This flavourful and appetising Prawn dish is from the Chettinad region of Tamil Nadu. Chettinad cuisine is aromatic and spicy with the blend of various spices, is full of flavours and definitely delectable. This particular Chettinad Prawn masala is one of my favourite dish that comes together quickly with the pantry staple ingredients of Indian household.

Chettinad cuisine calls for fresh ingredients and spices which brings out the distinctive flavour, taste and texture. Here the spices are roasted and freshly ground to bring out the best flavours. You can add the store bought ground spice powders but then you may not get the desired taste and result.
The addition of Fennel seeds in the Chettinad prawn masala brings out a subtle sweetness and depth of flavour and taste compared to other Indian flavourful prawn dishes. I must say that every region of India has their own unique and distinctive flavour and food culture, Chettinad cuisine has made its own mark into the culinary world.

In this particular dish, garam masala is not added instead the flavour comes out from the curry leaves, fennel seeds, coriander, mustard, cumin and black peppers. Doesn’t this sound so simple and easy without over the top spices and ingredients? While onions and tomatoes are the base, prawns with its own taste and texture comes as a whole with the masalas (spices).
Ingredients: (serves 2)
▪️300 gms Prawn
▪️2 medium size onion finely chopped
▪️3-4 small size tomatoes finely chopped
▪️1 tbsp freshly ground ginger and garlic paste
▪️2 sprig curry leaves
▪️3-4 red dry chillies
▪️2-3 green chilies
▪️1 tsp black mustard seeds
▪️1 tsp fennel seeds
▪️1 tsp freshly ground coriander seeds
▪️1/2 tsp cumin powder
▪️1-2 tsp ground fennel seed powder
▪️1/2 tsp red chilli powder (optional)
▪️1/2 tsp crushed black pepper
▪️1/4 tsp turmeric powder
▪️Chopped coriander leaves
▪️1 tsp Salt to taste
▪️2tbsp oil
Instructions:
▪️Add oil in a hot pan then add the black mustard seeds, fennel seeds and half of the curry leaves. Let it splatter.

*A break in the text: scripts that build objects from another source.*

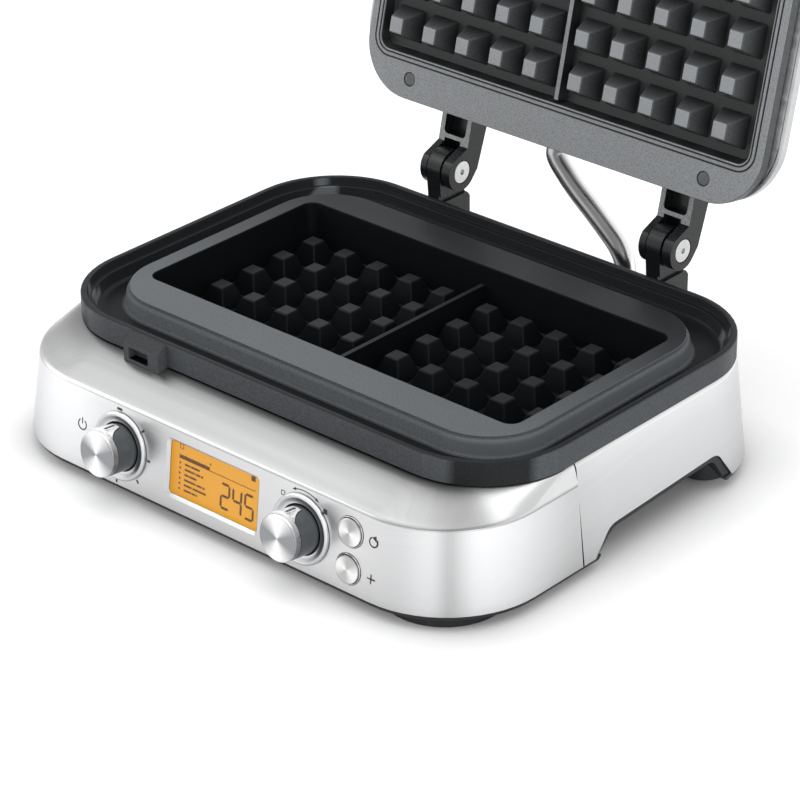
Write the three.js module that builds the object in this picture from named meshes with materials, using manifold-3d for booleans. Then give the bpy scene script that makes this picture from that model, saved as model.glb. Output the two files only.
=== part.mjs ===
import * as THREE from 'three';
import { mergeVertices } from 'three/addons/utils/BufferGeometryUtils.js';
import Module from 'manifold-3d';

// A countertop double waffle maker with its hinged lid standing open, in millimetres.
// X runs along the control panel, Y from front to back and Z up from the table.

// Driving dimensions

const bodyWidth = 330;
const bodyDepth = 264;
const bodyCorner = 57;
const steelBottom = 8;
const foldHeight = 52.4;
const fasciaSetback = 5.2;
const sideSetback = 4.3;
const shellTop = 63;
const shellBackWidth = 316.6;
const shellBackSetback = 4;
const splitY = -38;
const sheet = 2;
const gap = 0.3;

const deckDepth = 34.9;
const rimBackMargin = 4.4;
const rimSideMargin = 6.8;
const rimWidth = bodyWidth - 2 * rimSideMargin;
const rimFront = deckDepth - bodyDepth / 2;
const rimBack = bodyDepth / 2 - rimBackMargin;
const rimCorner = bodyCorner - sideSetback;
const rimTop = 76.5;
const moatSide = 21.7;
const moatFront = 26;
const moatBack = 27.1;
const landWidth = rimWidth - 2 * moatSide;
const landFront = rimFront + moatFront;
const landBack = rimBack - moatBack;
const landCorner = 33.7;
const landTop = 76.7;
const landSide = 9.8;
const landFrontDepth = 23.3;
const landBackDepth = 21.4;
const wellWidth = landWidth - 2 * landSide;
const wellFront = landFront + landFrontDepth;
const wellBack = landBack - landBackDepth;
const wellCorner = 6.8;
const wellFloor = 50.5;
const pegPitch = 23.87;
const pegMargin = 15.7;
const pegTop = 9;
const pegBase = 19;
const pegsAcross = 5;

const lidSideIn = 0.5;
const lidFrontOut = 1.4;
const lidBackOut = 3.5;
const lidWidth = landWidth - 2 * lidSideIn;
const lidFront = landFront - lidFrontOut;
const lidBack = landBack + lidBackOut;
const lidCorner = 31;
const lidFace = 77;
const coverEdge = 83.3;
const coverTop = 119.5;

const hingeBehind = 5.5;
const hingeY = bodyDepth / 2 + hingeBehind;
const hingeZ = 91.8;
const hingeSpacing = 154.4;
const lidOpenAngle = THREE.MathUtils.degToRad(103.4);

// Shared helpers

const cornerSteps = 6;
const roundSides = 18;
const smallSides = 8;
const overrun = 2 * bodyWidth;
const leastRadius = 1;

const wasm = await Module();
wasm.setup();

function toSolid(geometry) {
  const bare = geometry.clone();
  bare.deleteAttribute('normal');
  bare.deleteAttribute('uv');
  const merged = mergeVertices(bare);
  const points = merged.getAttribute('position');
  const index = Array.from(merged.index.array);
  const faces = [];
  let volume = 0;
  for (let i = 0; i < index.length; i += 3) {
    const [a, b, c] = index.slice(i, i + 3);
    if (a === b || b === c || c === a) continue;
    faces.push([a, b, c]);
    const corners = [a, b, c].map((n) => new THREE.Vector3().fromBufferAttribute(points, n));
    volume += corners[0].dot(corners[1].cross(corners[2]));
  }
  const turned = volume < 0 ? faces.map(([a, b, c]) => [a, c, b]) : faces;
  return new wasm.Manifold(new wasm.Mesh({
    numProp: 3,
    vertProperties: new Float32Array(points.array),
    triVerts: new Uint32Array(turned.flat()),
  }));
}

function toGeometry(solid) {
  const made = solid.getMesh();
  const geometry = new THREE.BufferGeometry();
  geometry.setAttribute('position', new THREE.BufferAttribute(new Float32Array(made.vertProperties), 3));
  geometry.setIndex(new THREE.BufferAttribute(new Uint32Array(made.triVerts), 1));
  return geometry;
}

function join(...pieces) {
  return toGeometry(pieces.map(toSolid).reduce((whole, piece) => whole.add(piece)));
}

function cut(piece, ...tools) {
  return toGeometry(tools.map(toSolid).reduce((whole, tool) => whole.subtract(tool), toSolid(piece)));
}

function common(a, b) {
  return toGeometry(toSolid(a).intersect(toSolid(b)));
}

// A rounded rectangle seen from above.
function outline(half, front, back, radius) {
  return { half, front, back, radius };
}

function inset(shape, by) {
  const radius = Math.max(shape.radius - by, leastRadius);
  return outline(shape.half - by, shape.front + by, shape.back - by, radius);
}

function between(a, b, share) {
  const mix = (key) => THREE.MathUtils.lerp(a[key], b[key], share);
  return outline(mix('half'), mix('front'), mix('back'), mix('radius'));
}

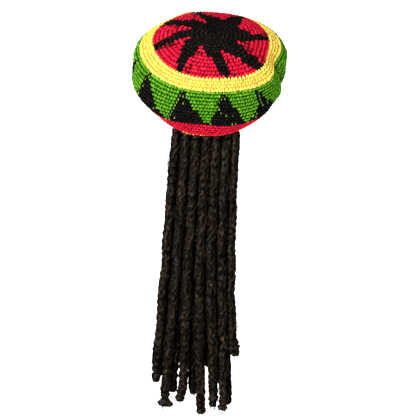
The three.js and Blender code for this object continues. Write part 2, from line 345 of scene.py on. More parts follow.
def tubes(centres, sides):
    """Faces and texture places for tubes, from points shaped (tube, ring, side, 3)."""
    count, rings, _, _ = centres.shape
    number = np.arange(count * rings * sides).reshape(count, rings, sides)
    beside = np.roll(number, -1, axis=2)
    faces = np.stack([number[:, :-1], beside[:, :-1], beside[:, 1:], number[:, 1:]], axis=-1)
    along = np.broadcast_to(np.arange(rings - 1)[None, :, None] / (rings - 1), faces.shape[:3])
    turn = np.broadcast_to(np.arange(sides)[None, None, :] / sides, faces.shape[:3])
    step = 1 / (rings - 1)
    us = np.stack([along, along, along + step, along + step], axis=-1)
    vs = np.stack([turn, turn + 1 / sides, turn + 1 / sides, turn], axis=-1)
    return faces.reshape(-1, 4), np.stack([us, vs], axis=-1).reshape(-1, 2)


# Yarn: gloss, plies along and round a strand, fuzz a metre, and how much the plies show in it
BRIGHT_GLOSS = 0.05
BLACK_GLOSS = 0.06
YARN_ROUGHNESS = 0.85
PLIES_ALONG = 3.0
PLIES_ROUND = 2.0
PLY_RELIEF = 0.3
FUZZ_SCALE = 900
YARN_BUMP_STRENGTH = 0.6
YARN_BUMP_DEPTH = 0.0006
# The range of the relief that is shaded, and the shades at its ends: painted shade in the plies'
# grooves and painted light on their tops, over the fuzz's random tone
YARN_SHADES = (0.1, 0.9, 0.6, 1.25)


def begin_material(name, roughness, gloss):
    """A material, its nodes, its links and its shader."""
    material = bpy.data.materials.new(name)
    material.use_nodes = True
    nodes = material.node_tree.nodes
    shader = nodes["Principled BSDF"]
    shader.inputs["Roughness"].default_value = roughness
    shader.inputs["Specular IOR Level"].default_value = gloss
    return material, nodes, material.node_tree.links, shader


def fine_noise(nodes, links, scale, place):
    noise = nodes.new("ShaderNodeTexNoise")
    noise.inputs["Scale"].default_value = scale
    noise.inputs["Detail"].default_value = 4
    links.new(place, noise.inputs["Vector"])
    return noise.outputs["Fac"]


def dress(nodes, links, shader, relief, shades, strength, depth):
    """Give the shader each point's own colour, darker where the relief is low and lighter where it
    is high, and embossed by the relief.
    """
    colour = nodes.new("ShaderNodeAttribute")
    colour.attribute_name = "yarn_colour"
    shade = nodes.new("ShaderNodeMapRange")
    for socket, value in zip(("From Min", "From Max", "To Min", "To Max"), shades):
        shade.inputs[socket].default_value = value
    links.new(relief, shade.inputs["Value"])
    tinted = nodes.new("ShaderNodeVectorMath")
    tinted.operation = "SCALE"
    links.new(colour.outputs["Color"], tinted.inputs[0])
    links.new(shade.outputs["Result"], tinted.inputs["Scale"])
    links.new(tinted.outputs["Vector"], shader.inputs["Base Color"])
    pushed = nodes.new("ShaderNodeBump")
    pushed.inputs["Strength"].default_value = strength
    pushed.inputs["Distance"].default_value = depth
    links.new(relief, pushed.inputs["Height"])
    links.new(pushed.outputs["Normal"], shader.inputs["Normal"])


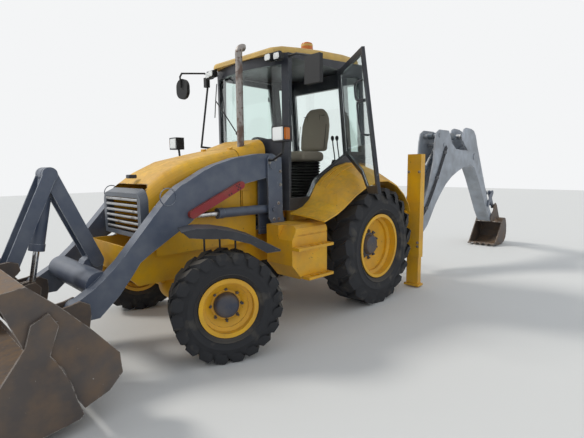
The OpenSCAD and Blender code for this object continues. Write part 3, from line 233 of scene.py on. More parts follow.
# Rubber, plastic, cloth and glass: tyres cured in a mould, black casings and
# knobs, a woven seat cover, and clear panes held in rubber seals.
def dull(name, colour, dusty, share, rough=0.8, grain_mm=4.0, depth=0.15):
    """A matt moulded or woven material with dust in it, and a grain grain_mm across."""
    material, tree, shader = new_material(name)
    lying = add(tree, "ShaderNodeMath", {0: upward(tree), 1: share}, operation="MULTIPLY",
                use_clamp=True).outputs[0]
    blown = cloud(tree, 160, 0.72 - 0.3 * share, 0.95, 8.0)
    veil = add(tree, "ShaderNodeMath", {0: lying, 1: blown}, operation="MAXIMUM",
               use_clamp=True).outputs[0]
    tone = add(tree, "ShaderNodeMix", {0: veil, 6: linear(colour), 7: linear(dusty)},
               data_type="RGBA").outputs[2]
    tree.links.new(tone, shader.inputs["Base Color"])
    shader.inputs["Roughness"].default_value = rough
    bump = add(tree, "ShaderNodeBump", {"Strength": depth, "Distance": 0.001,
                                        "Height": cloud(tree, grain_mm, 0.2, 0.8, 4.0)})
    tree.links.new(bump.outputs[0], shader.inputs["Normal"])
    return material


# Carbon-filled rubber takes the light softly and goes brown with soil; the
# moulded plastic is a shade smoother. The seat's threads are 1 mm wide, and
# its grain 3 mm, so that it shows at all.
tyre_rubber = dull("tyre_rubber", "#2b2c2f", "#6d675c", 0.5, rough=0.85, grain_mm=12.0, depth=0.3)
black_plastic = dull("moulded_plastic", "#1d1e20", "#57534b", 0.3, rough=0.6)
seat_cloth = dull("seat_cloth", "#9a9182", "#a69c8b", 0.3, rough=0.95, grain_mm=3.0, depth=0.5)

# Float glass: clear, with the faint green that shows it is there.
tinted_glass, tree, shader = new_material("tinted_glass")
shader.inputs["Base Color"].default_value = linear("#eef8f5")
shader.inputs["Roughness"].default_value = 0.03
shader.inputs["Transmission Weight"].default_value = 1.0
shader.inputs["IOR"].default_value = 1.45

# Every part of the frame that keeps its own shape takes its finish here.
finish_of_node = {
    "loader_towers": charcoal_enamel, "engine": black_enamel, "front_axle": yellow_enamel,
    "rear_axle": yellow_enamel, "chassis": yellow_enamel, "bodywork": yellow_enamel,
    "exhaust": exhaust_steel, "cab_frame": black_enamel, "roof": roof_enamel,
    "cab_glass": tinted_glass, "seat": seat_cloth, "seat_base": black_plastic,
    "controls": black_plastic, "lamps": black_plastic, "mirrors": black_plastic,
    "rear_fenders": yellow_enamel, "tanks": yellow_enamel, "rear_frame": yellow_enamel,
    "hood": yellow_enamel, "nose": cowl_enamel, "door_left": black_enamel,
    "door_left_glass": tinted_glass, "door_right": black_enamel, "door_right_glass": tinted_glass,
    "loader_arms": charcoal_enamel, "safety_strut": red_enamel, "lift_tubes": charcoal_enamel,
    "lift_rods": rod_chrome, "bucket_lever": charcoal_enamel, "tilt_link": charcoal_enamel,
    "tilt_tube": charcoal_enamel, "tilt_rod": rod_chrome, "loader_bucket": rusty_bucket,
    "bucket_jaw": rusty_bucket, "stabiliser_left": yellow_enamel,
    "stabiliser_right": yellow_enamel, "carriage": yellow_enamel, "kingpost": charcoal_enamel,
    "boom": hoe_enamel, "boom_tube": blue_enamel, "boom_rod": rod_chrome, "dipper": hoe_enamel,
    "dipper_tube": blue_enamel, "dipper_rod": rod_chrome, "guide_lever": charcoal_enamel,
    "bucket_link": charcoal_enamel, "hoe_bucket": rusty_bucket, "hoe_tube": blue_enamel,
    "hoe_rod": rod_chrome,
}
for side in ("front_left", "front_right", "rear_left", "rear_right"):
    finish_of_node["tyre_" + side] = tyre_rubber
    finish_of_node["rim_" + side] = yellow_enamel
for side in ("left", "right"):
    finish_of_node["knuckle_" + side] = black_enamel
for name, material in finish_of_node.items():
    for slot in nodes[name].material_slots:
        slot.material = material

# Wheels: moulded rubber tyres with bars across the tread, on rims pressed
# from plate. A ring of nuts on studs holds each rim to its forged hub.
body_of = {node: body for body, members in frame["record"]["behaviour"]["bodies"].items()
           for node in members}


def at(x, y, z):
    """The frame's point for millimetres measured from the rear axle's middle on the ground."""
    return Vector((x / 1000.0 - origin_x, y / 1000.0 - origin_y, z / 1000.0))


def turned(form, profile, steps):
    """Turns a profile of (y, radius) points in millimetres about the Y axis."""
    points = [form.verts.new((0.0, y / 1000.0, r / 1000.0)) for y, r in profile]
    lines = [form.edges.new(pair) for pair in zip(points, points[1:])]
    bmesh.ops.spin(form, geom=points + lines, axis=(0.0, 1.0, 0.0), cent=(0.0, 0.0, 0.0),
                   steps=steps, angle=2.0 * math.pi, use_merge=True)


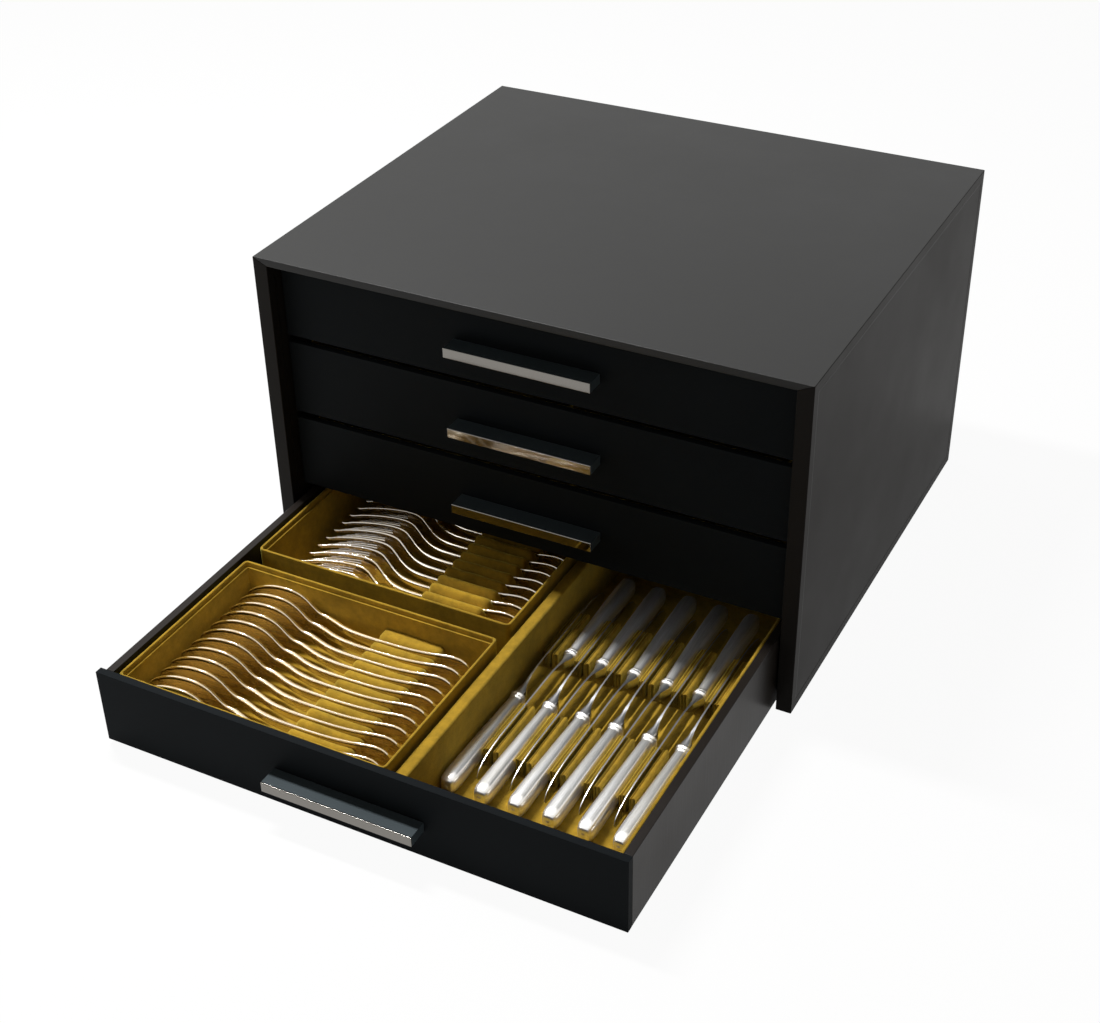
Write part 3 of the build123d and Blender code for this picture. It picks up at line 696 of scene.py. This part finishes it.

▪️ Now add chopped onion and dry red chillies, fry until translucent. Add ginger and garlic paste & green chillies, sauté for few minutes
▪️Add the chopped tomatoes. Cook the tomatoes for 2 to 3 minutes in low to medium heat. Gradually add salt, ground cumin, coriander & fennel seed powder, red chilli powder. Stir well. Cook for another 3-4 minutes until tomatoes are soft and masalas are blended together.
▪️Add few tablespoons of water and cook for another few minutes in low to medium heat. Add the prawns, stir, simmer and cook until the prawns turn into pink and have absorbed the masalas.
▪️Add crushed peppercorns, more curry leaves and garnish with chopped coriander leaves. Serve hot with rice.